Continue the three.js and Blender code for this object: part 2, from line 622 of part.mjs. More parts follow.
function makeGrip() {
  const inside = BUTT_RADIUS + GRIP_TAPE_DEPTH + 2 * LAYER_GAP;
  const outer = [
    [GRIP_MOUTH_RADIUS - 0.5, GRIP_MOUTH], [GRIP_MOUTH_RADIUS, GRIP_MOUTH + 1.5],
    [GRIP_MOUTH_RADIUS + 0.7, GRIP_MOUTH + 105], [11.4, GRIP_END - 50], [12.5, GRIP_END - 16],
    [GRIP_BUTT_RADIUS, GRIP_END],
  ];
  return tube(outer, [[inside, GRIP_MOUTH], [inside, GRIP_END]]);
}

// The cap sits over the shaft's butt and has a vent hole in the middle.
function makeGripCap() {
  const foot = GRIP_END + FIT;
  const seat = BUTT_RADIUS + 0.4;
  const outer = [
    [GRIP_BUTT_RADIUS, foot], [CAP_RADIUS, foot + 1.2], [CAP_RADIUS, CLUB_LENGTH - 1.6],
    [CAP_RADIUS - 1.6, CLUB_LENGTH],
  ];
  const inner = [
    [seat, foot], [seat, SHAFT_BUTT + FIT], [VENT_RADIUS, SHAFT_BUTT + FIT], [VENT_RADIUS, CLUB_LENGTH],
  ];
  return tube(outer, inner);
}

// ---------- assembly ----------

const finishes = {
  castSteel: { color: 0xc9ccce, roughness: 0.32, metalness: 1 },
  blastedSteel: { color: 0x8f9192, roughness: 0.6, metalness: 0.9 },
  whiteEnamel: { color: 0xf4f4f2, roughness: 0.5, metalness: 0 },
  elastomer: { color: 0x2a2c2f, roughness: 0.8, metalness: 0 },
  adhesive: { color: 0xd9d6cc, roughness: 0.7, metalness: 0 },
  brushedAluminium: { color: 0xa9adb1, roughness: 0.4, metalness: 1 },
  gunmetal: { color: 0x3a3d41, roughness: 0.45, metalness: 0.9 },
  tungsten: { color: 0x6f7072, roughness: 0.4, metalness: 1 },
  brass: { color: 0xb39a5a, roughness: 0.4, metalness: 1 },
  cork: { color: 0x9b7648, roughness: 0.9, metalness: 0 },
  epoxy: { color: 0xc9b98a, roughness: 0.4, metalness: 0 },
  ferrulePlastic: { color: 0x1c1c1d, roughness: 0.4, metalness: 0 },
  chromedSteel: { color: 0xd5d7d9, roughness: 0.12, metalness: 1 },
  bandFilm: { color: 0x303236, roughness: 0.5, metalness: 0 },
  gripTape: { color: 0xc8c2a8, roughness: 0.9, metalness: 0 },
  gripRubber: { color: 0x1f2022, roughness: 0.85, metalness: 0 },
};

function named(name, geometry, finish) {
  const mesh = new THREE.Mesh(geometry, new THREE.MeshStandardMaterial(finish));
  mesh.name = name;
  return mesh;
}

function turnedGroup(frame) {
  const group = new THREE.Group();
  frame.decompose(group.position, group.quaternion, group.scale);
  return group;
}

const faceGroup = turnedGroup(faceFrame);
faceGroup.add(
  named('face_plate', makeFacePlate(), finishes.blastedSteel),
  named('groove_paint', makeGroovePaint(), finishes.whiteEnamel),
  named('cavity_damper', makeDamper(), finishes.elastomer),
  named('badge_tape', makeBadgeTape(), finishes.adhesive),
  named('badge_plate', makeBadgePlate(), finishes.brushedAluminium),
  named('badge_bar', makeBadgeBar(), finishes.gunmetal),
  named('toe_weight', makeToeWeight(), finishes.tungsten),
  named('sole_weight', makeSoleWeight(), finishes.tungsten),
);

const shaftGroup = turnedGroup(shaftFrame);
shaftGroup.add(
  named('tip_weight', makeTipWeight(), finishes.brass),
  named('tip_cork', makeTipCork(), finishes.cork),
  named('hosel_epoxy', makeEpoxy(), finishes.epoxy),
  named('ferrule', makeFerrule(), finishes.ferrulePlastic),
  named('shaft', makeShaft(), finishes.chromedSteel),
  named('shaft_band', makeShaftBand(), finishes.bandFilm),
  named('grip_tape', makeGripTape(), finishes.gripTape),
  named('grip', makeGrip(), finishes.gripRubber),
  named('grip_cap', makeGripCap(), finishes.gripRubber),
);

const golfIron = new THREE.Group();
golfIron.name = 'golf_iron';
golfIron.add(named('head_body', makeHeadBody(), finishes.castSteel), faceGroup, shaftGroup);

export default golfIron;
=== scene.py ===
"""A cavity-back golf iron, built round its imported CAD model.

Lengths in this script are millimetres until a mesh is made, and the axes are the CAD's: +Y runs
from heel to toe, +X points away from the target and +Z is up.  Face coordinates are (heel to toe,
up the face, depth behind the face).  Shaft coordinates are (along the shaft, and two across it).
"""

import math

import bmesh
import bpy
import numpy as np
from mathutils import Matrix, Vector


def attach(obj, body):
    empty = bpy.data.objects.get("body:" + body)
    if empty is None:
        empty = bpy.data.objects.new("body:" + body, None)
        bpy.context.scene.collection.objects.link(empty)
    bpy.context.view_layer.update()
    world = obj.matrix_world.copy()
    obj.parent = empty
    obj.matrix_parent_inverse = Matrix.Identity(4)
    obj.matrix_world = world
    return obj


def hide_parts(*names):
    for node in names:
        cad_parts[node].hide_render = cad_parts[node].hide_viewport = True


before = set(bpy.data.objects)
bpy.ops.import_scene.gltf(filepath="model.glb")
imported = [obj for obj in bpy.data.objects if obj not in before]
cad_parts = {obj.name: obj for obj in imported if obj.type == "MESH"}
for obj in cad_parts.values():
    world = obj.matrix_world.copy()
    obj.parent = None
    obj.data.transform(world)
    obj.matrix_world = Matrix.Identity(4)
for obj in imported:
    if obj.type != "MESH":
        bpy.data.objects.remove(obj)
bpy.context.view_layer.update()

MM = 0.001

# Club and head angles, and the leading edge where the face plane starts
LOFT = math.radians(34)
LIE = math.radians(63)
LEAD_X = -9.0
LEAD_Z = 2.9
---
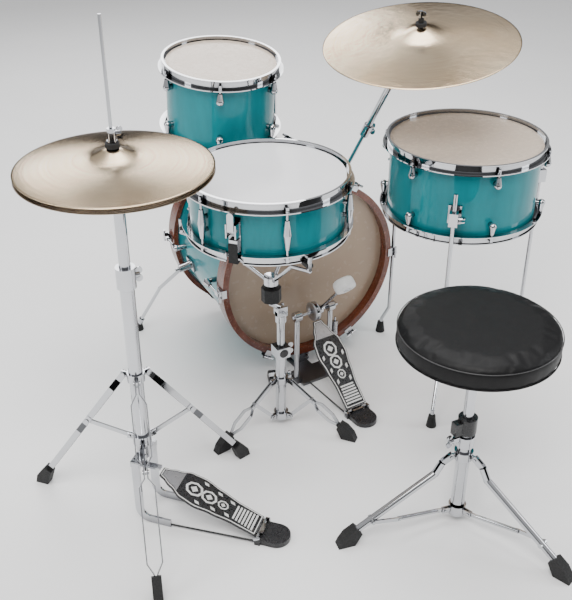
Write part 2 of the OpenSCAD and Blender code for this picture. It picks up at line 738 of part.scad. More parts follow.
---
→ **STATED GOAL**: Above are the records. Copy the lines beginning at the one that has "const golfIron = new THREE.Group();" and ending with the one that has "obj.matrix_parent_inverse = Matrix.Identity(4)", unchanged.

→ **EXPECTED ANSWER**:
const golfIron = new THREE.Group();
golfIron.name = 'golf_iron';
golfIron.add(named('head_body', makeHeadBody(), finishes.castSteel), faceGroup, shaftGroup);

export default golfIron;
=== scene.py ===
"""A cavity-back golf iron, built round its imported CAD model.

Lengths in this script are millimetres until a mesh is made, and the axes are the CAD's: +Y runs
from heel to toe, +X points away from the target and +Z is up.  Face coordinates are (heel to toe,
up the face, depth behind the face).  Shaft coordinates are (along the shaft, and two across it).
"""

import math

import bmesh
import bpy
import numpy as np
from mathutils import Matrix, Vector


def attach(obj, body):
    empty = bpy.data.objects.get("body:" + body)
    if empty is None:
        empty = bpy.data.objects.new("body:" + body, None)
        bpy.context.scene.collection.objects.link(empty)
    bpy.context.view_layer.update()
    world = obj.matrix_world.copy()
    obj.parent = empty
    obj.matrix_parent_inverse = Matrix.Identity(4)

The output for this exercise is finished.